Excerpt from a dataset:
--- START ---

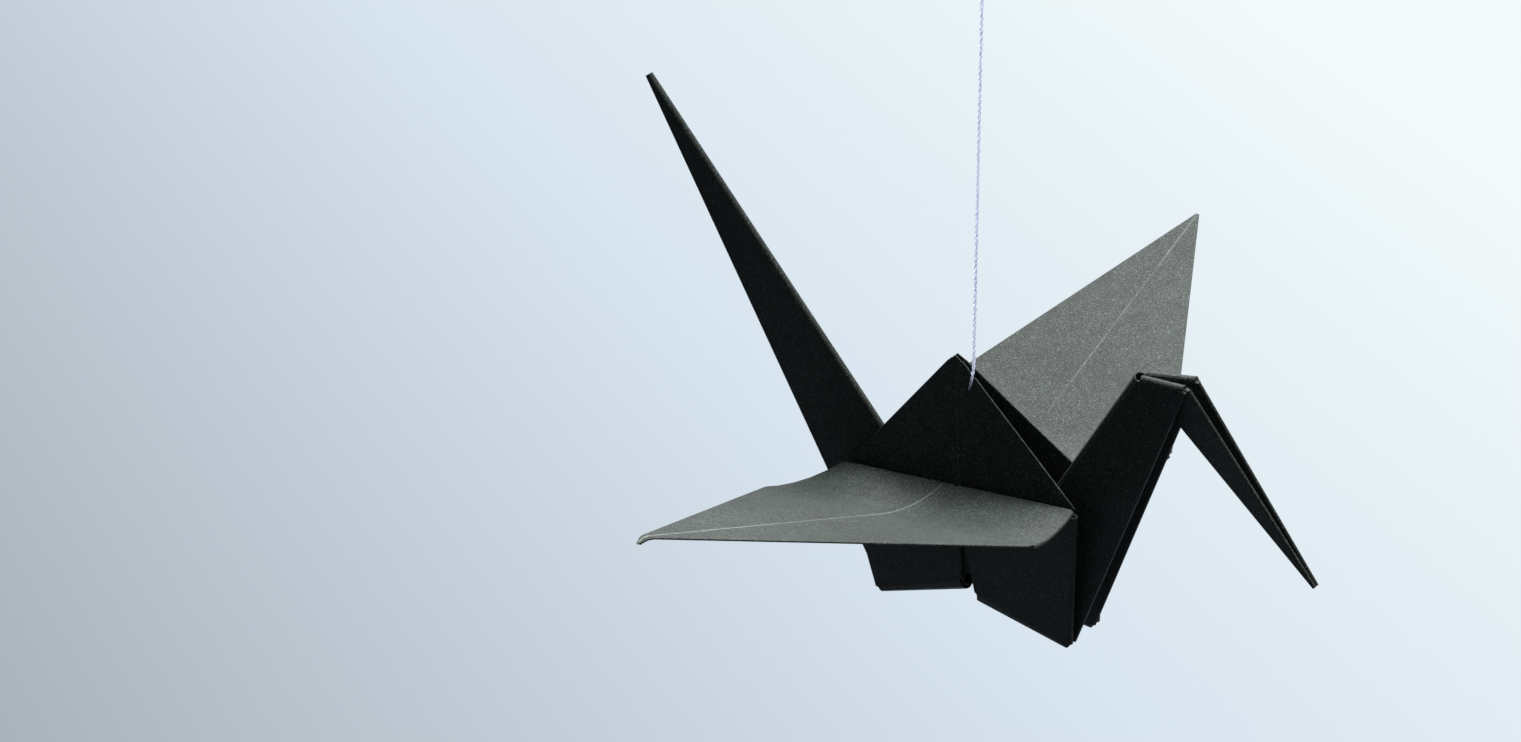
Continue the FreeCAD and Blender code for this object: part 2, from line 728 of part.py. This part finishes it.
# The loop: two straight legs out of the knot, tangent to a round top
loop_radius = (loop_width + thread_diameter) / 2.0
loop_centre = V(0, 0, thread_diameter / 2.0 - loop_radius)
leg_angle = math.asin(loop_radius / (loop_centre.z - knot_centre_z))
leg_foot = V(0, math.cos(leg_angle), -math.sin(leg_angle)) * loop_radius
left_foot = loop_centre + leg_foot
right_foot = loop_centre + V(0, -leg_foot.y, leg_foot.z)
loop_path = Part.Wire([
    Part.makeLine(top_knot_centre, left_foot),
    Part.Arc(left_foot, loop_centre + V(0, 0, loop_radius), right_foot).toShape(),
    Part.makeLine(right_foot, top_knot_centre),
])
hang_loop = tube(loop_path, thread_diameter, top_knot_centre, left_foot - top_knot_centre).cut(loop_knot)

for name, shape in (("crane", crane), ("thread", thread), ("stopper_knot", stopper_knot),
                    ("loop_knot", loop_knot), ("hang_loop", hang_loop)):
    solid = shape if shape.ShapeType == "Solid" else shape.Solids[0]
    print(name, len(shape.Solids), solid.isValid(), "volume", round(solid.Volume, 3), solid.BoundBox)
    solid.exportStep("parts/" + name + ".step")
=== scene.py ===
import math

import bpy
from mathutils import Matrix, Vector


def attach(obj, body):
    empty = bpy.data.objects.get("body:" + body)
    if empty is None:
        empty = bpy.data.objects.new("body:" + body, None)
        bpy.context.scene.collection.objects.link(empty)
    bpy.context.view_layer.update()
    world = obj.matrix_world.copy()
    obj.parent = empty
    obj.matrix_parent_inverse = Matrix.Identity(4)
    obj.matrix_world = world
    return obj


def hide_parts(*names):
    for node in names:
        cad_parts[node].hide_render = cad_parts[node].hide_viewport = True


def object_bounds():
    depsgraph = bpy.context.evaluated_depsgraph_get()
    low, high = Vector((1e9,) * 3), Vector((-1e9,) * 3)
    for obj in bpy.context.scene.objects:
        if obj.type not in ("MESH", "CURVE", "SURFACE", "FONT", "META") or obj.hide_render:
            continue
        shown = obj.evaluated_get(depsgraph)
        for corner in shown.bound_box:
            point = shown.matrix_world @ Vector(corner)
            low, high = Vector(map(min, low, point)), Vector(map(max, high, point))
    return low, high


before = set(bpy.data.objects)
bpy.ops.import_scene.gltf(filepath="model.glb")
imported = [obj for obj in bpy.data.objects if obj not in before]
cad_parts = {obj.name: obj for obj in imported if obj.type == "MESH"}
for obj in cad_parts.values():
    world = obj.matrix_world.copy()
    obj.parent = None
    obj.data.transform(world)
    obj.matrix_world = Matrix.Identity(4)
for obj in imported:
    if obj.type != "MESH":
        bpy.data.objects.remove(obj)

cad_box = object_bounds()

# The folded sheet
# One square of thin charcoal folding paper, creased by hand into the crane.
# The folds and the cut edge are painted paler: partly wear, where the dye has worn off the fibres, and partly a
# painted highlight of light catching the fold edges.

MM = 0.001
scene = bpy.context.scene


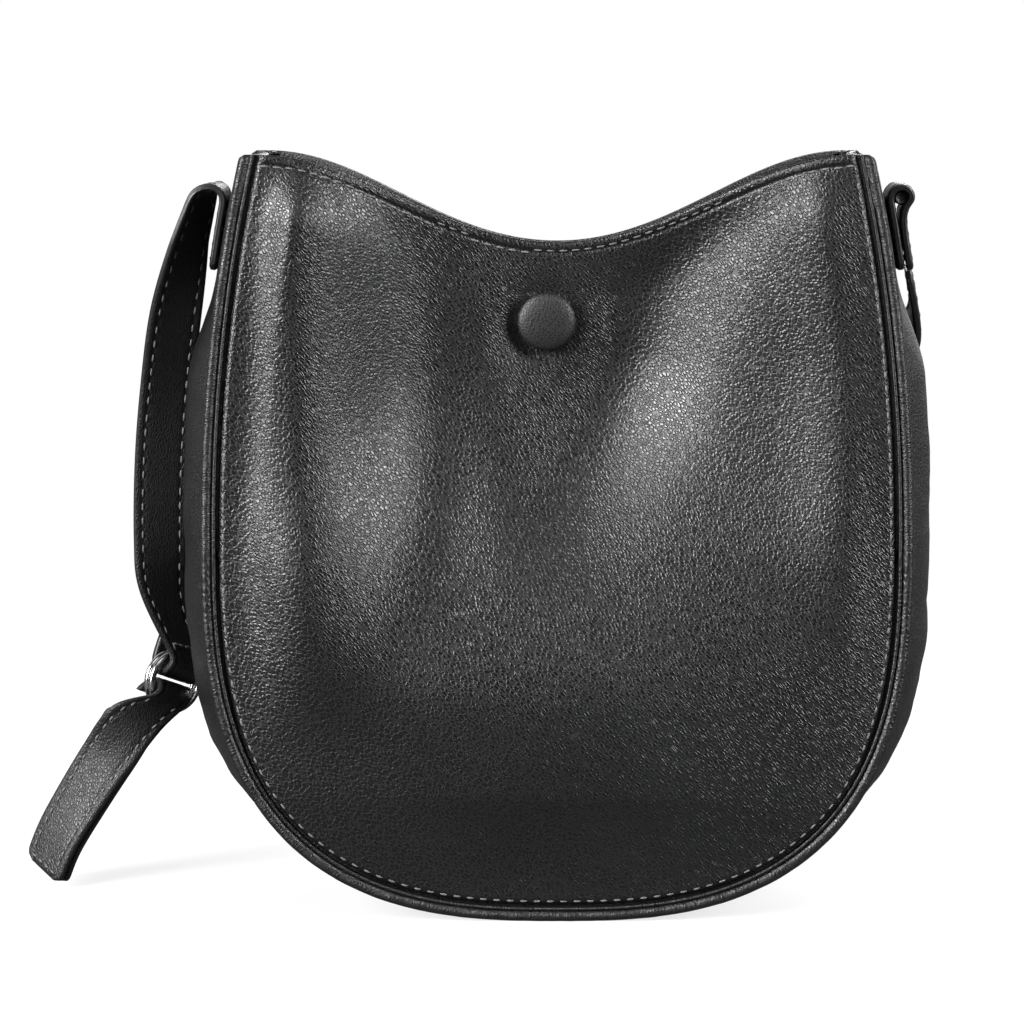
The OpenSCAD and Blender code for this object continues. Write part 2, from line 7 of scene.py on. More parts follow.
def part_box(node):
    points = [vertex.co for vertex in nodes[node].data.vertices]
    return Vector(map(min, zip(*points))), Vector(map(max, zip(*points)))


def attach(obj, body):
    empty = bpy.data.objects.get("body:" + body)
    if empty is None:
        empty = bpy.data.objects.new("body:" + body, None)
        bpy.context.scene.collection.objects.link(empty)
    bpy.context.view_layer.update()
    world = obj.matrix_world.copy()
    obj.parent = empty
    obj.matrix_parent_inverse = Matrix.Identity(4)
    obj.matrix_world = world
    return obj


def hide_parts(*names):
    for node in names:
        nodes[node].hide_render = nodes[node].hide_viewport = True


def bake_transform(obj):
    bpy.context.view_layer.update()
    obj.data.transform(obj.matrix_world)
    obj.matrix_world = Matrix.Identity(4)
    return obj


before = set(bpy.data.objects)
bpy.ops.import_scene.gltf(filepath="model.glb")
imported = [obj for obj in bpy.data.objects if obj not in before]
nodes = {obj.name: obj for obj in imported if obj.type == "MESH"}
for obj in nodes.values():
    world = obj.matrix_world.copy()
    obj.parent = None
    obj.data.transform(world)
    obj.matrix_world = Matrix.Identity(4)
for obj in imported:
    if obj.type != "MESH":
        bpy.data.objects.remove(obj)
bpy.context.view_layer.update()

--- END ---

Every record shown above must be echoed exactly.

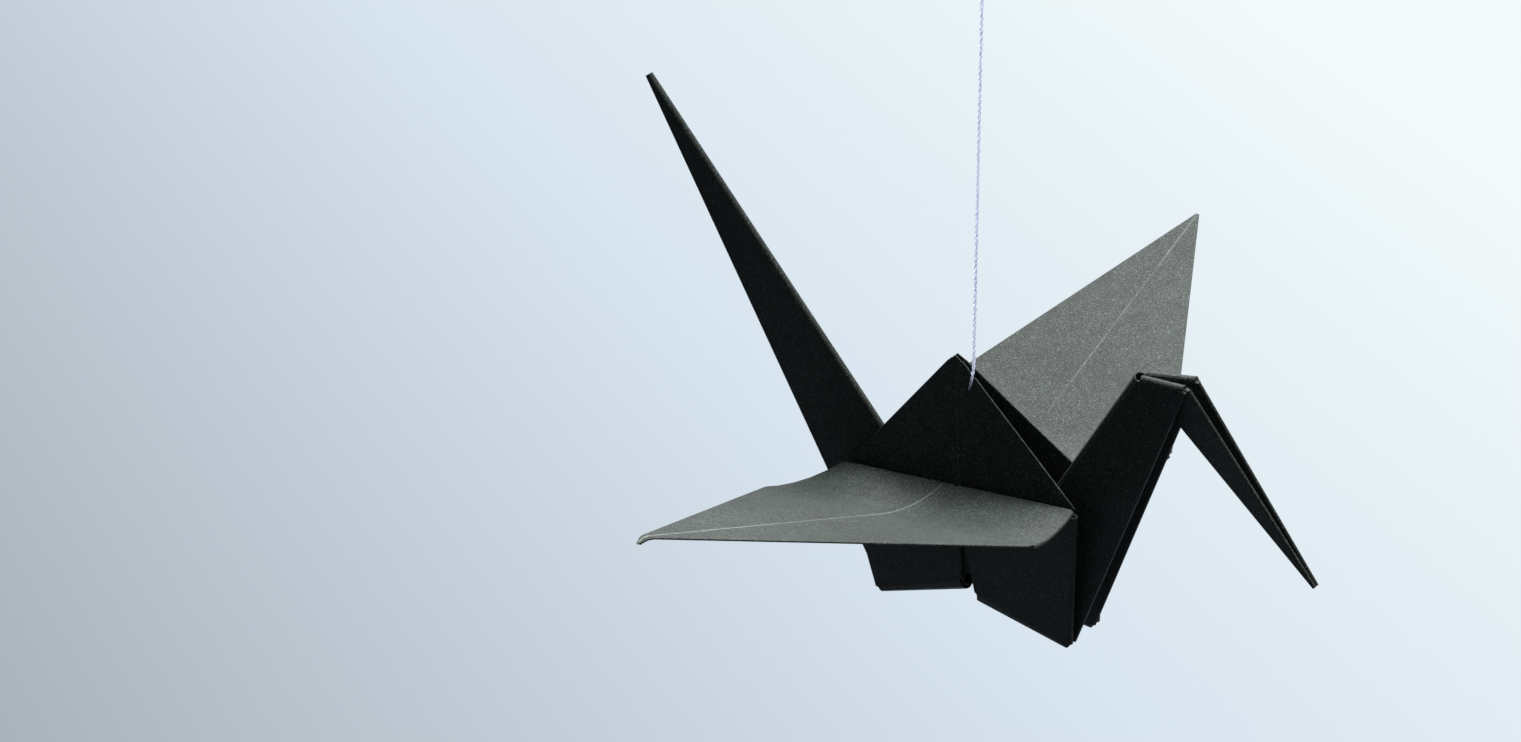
Continue the FreeCAD and Blender code for this object: part 2, from line 728 of part.py. This part finishes it.
# The loop: two straight legs out of the knot, tangent to a round top
loop_radius = (loop_width + thread_diameter) / 2.0
loop_centre = V(0, 0, thread_diameter / 2.0 - loop_radius)
leg_angle = math.asin(loop_radius / (loop_centre.z - knot_centre_z))
leg_foot = V(0, math.cos(leg_angle), -math.sin(leg_angle)) * loop_radius
left_foot = loop_centre + leg_foot
right_foot = loop_centre + V(0, -leg_foot.y, leg_foot.z)
loop_path = Part.Wire([
    Part.makeLine(top_knot_centre, left_foot),
    Part.Arc(left_foot, loop_centre + V(0, 0, loop_radius), right_foot).toShape(),
    Part.makeLine(right_foot, top_knot_centre),
])
hang_loop = tube(loop_path, thread_diameter, top_knot_centre, left_foot - top_knot_centre).cut(loop_knot)

for name, shape in (("crane", crane), ("thread", thread), ("stopper_knot", stopper_knot),
                    ("loop_knot", loop_knot), ("hang_loop", hang_loop)):
    solid = shape if shape.ShapeType == "Solid" else shape.Solids[0]
    print(name, len(shape.Solids), solid.isValid(), "volume", round(solid.Volume, 3), solid.BoundBox)
    solid.exportStep("parts/" + name + ".step")
=== scene.py ===
import math

import bpy
from mathutils import Matrix, Vector


def attach(obj, body):
    empty = bpy.data.objects.get("body:" + body)
    if empty is None:
        empty = bpy.data.objects.new("body:" + body, None)
        bpy.context.scene.collection.objects.link(empty)
    bpy.context.view_layer.update()
    world = obj.matrix_world.copy()
    obj.parent = empty
    obj.matrix_parent_inverse = Matrix.Identity(4)
    obj.matrix_world = world
    return obj


def hide_parts(*names):
    for node in names:
        cad_parts[node].hide_render = cad_parts[node].hide_viewport = True


def object_bounds():
    depsgraph = bpy.context.evaluated_depsgraph_get()
    low, high = Vector((1e9,) * 3), Vector((-1e9,) * 3)
    for obj in bpy.context.scene.objects:
        if obj.type not in ("MESH", "CURVE", "SURFACE", "FONT", "META") or obj.hide_render:
            continue
        shown = obj.evaluated_get(depsgraph)
        for corner in shown.bound_box:
            point = shown.matrix_world @ Vector(corner)
            low, high = Vector(map(min, low, point)), Vector(map(max, high, point))
    return low, high


before = set(bpy.data.objects)
bpy.ops.import_scene.gltf(filepath="model.glb")
imported = [obj for obj in bpy.data.objects if obj not in before]
cad_parts = {obj.name: obj for obj in imported if obj.type == "MESH"}
for obj in cad_parts.values():
    world = obj.matrix_world.copy()
    obj.parent = None
    obj.data.transform(world)
    obj.matrix_world = Matrix.Identity(4)
for obj in imported:
    if obj.type != "MESH":
        bpy.data.objects.remove(obj)

cad_box = object_bounds()

# The folded sheet
# One square of thin charcoal folding paper, creased by hand into the crane.
# The folds and the cut edge are painted paler: partly wear, where the dye has worn off the fibres, and partly a
# painted highlight of light catching the fold edges.

MM = 0.001
scene = bpy.context.scene


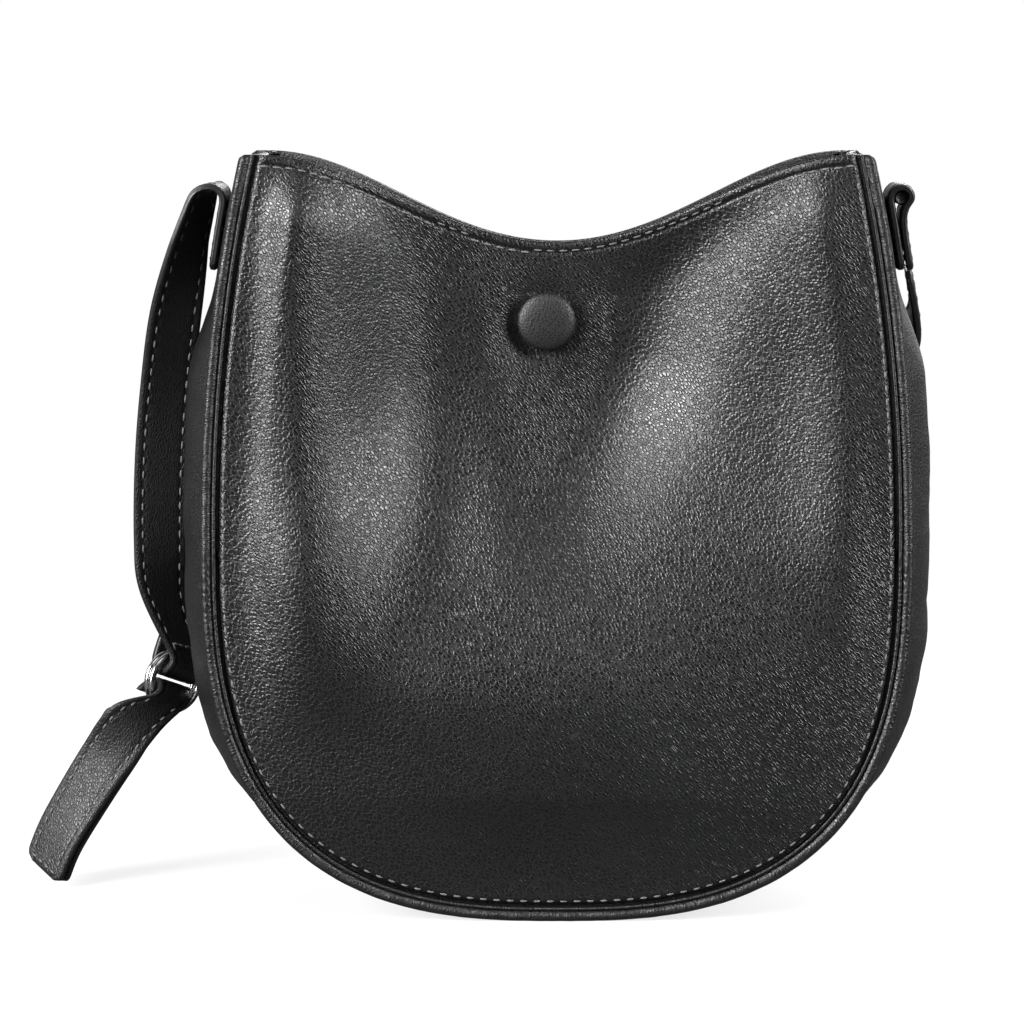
The OpenSCAD and Blender code for this object continues. Write part 2, from line 7 of scene.py on. More parts follow.
def part_box(node):
    points = [vertex.co for vertex in nodes[node].data.vertices]
    return Vector(map(min, zip(*points))), Vector(map(max, zip(*points)))


def attach(obj, body):
    empty = bpy.data.objects.get("body:" + body)
    if empty is None:
        empty = bpy.data.objects.new("body:" + body, None)
        bpy.context.scene.collection.objects.link(empty)
    bpy.context.view_layer.update()
    world = obj.matrix_world.copy()
    obj.parent = empty
    obj.matrix_parent_inverse = Matrix.Identity(4)
    obj.matrix_world = world
    return obj


def hide_parts(*names):
    for node in names:
        nodes[node].hide_render = nodes[node].hide_viewport = True


def bake_transform(obj):
    bpy.context.view_layer.update()
    obj.data.transform(obj.matrix_world)
    obj.matrix_world = Matrix.Identity(4)
    return obj


before = set(bpy.data.objects)
bpy.ops.import_scene.gltf(filepath="model.glb")
imported = [obj for obj in bpy.data.objects if obj not in before]
nodes = {obj.name: obj for obj in imported if obj.type == "MESH"}
for obj in nodes.values():
    world = obj.matrix_world.copy()
    obj.parent = None
    obj.data.transform(world)
    obj.matrix_world = Matrix.Identity(4)
for obj in imported:
    if obj.type != "MESH":
        bpy.data.objects.remove(obj)
bpy.context.view_layer.update()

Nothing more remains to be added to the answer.